= What is required =
Extract every line that contains the string "joints".

= Material provided =
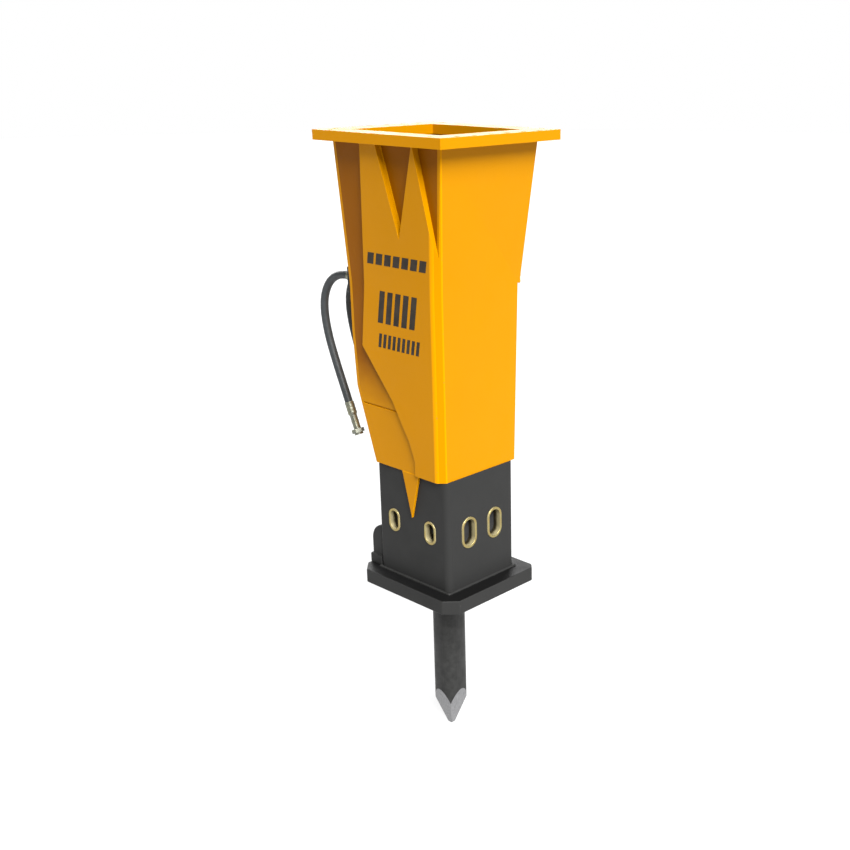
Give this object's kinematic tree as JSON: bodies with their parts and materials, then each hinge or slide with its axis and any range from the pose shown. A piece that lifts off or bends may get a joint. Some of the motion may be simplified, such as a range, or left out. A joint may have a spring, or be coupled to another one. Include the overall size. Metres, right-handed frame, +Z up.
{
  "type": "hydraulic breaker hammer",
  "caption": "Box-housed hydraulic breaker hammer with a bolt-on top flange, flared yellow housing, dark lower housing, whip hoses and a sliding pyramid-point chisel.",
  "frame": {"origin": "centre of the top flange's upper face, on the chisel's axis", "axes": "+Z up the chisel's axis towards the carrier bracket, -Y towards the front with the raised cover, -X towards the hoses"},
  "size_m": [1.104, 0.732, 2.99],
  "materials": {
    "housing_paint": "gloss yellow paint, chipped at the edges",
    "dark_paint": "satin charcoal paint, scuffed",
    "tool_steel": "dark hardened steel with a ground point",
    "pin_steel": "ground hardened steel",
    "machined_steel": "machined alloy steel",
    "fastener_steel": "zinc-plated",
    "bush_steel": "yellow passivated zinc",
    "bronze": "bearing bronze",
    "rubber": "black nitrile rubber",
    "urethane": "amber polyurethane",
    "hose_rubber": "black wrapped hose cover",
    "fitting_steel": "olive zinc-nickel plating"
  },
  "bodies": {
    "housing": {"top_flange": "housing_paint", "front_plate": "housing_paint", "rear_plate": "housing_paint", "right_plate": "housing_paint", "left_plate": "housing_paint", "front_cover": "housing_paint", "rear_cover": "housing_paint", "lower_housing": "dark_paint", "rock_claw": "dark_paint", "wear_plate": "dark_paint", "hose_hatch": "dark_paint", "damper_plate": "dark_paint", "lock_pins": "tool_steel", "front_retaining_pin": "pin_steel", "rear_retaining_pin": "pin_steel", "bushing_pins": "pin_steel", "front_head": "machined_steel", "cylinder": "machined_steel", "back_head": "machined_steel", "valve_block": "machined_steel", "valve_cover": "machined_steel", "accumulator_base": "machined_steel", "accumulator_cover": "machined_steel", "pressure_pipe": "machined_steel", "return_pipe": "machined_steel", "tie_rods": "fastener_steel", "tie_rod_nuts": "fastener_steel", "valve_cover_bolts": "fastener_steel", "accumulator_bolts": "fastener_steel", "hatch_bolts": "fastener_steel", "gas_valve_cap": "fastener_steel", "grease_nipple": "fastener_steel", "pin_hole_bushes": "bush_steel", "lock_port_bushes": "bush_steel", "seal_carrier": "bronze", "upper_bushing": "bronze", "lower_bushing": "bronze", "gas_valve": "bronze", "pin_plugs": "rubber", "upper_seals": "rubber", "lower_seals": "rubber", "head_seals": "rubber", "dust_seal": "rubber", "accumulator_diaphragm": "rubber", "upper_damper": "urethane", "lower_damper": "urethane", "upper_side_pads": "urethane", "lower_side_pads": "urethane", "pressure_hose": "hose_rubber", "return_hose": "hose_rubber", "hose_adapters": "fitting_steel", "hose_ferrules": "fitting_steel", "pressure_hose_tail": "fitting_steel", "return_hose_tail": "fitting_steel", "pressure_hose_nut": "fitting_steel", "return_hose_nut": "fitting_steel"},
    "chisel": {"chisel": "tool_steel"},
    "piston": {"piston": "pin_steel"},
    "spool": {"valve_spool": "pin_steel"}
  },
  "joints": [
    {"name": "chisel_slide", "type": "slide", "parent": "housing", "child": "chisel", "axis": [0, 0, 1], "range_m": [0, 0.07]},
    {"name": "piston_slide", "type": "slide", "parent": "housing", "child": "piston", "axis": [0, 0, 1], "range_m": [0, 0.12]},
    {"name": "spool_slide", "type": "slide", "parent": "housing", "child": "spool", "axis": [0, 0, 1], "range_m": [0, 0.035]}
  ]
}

* * *

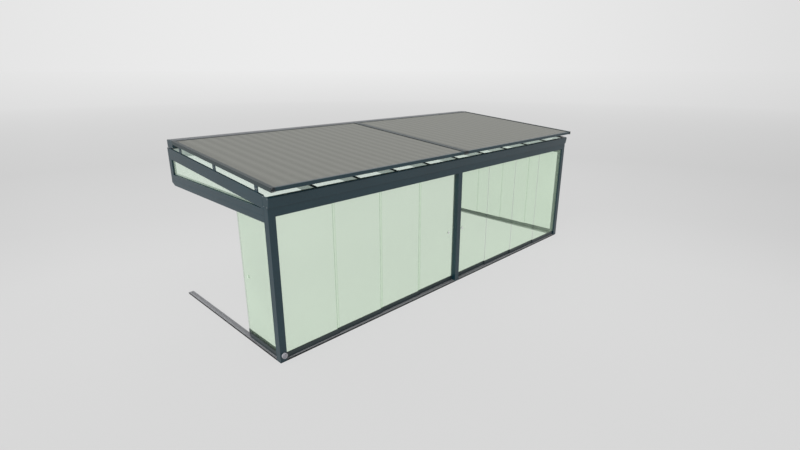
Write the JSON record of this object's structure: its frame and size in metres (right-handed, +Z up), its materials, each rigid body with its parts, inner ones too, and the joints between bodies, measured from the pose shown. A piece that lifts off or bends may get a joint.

= The completed task =
  "joints": [
Write the JSON record of this object's structure: its frame and size in metres (right-handed, +Z up), its materials, each rigid body with its parts, inner ones too, and the joints between bodies, measured from the pose shown. A piece that lifts off or bends may get a joint.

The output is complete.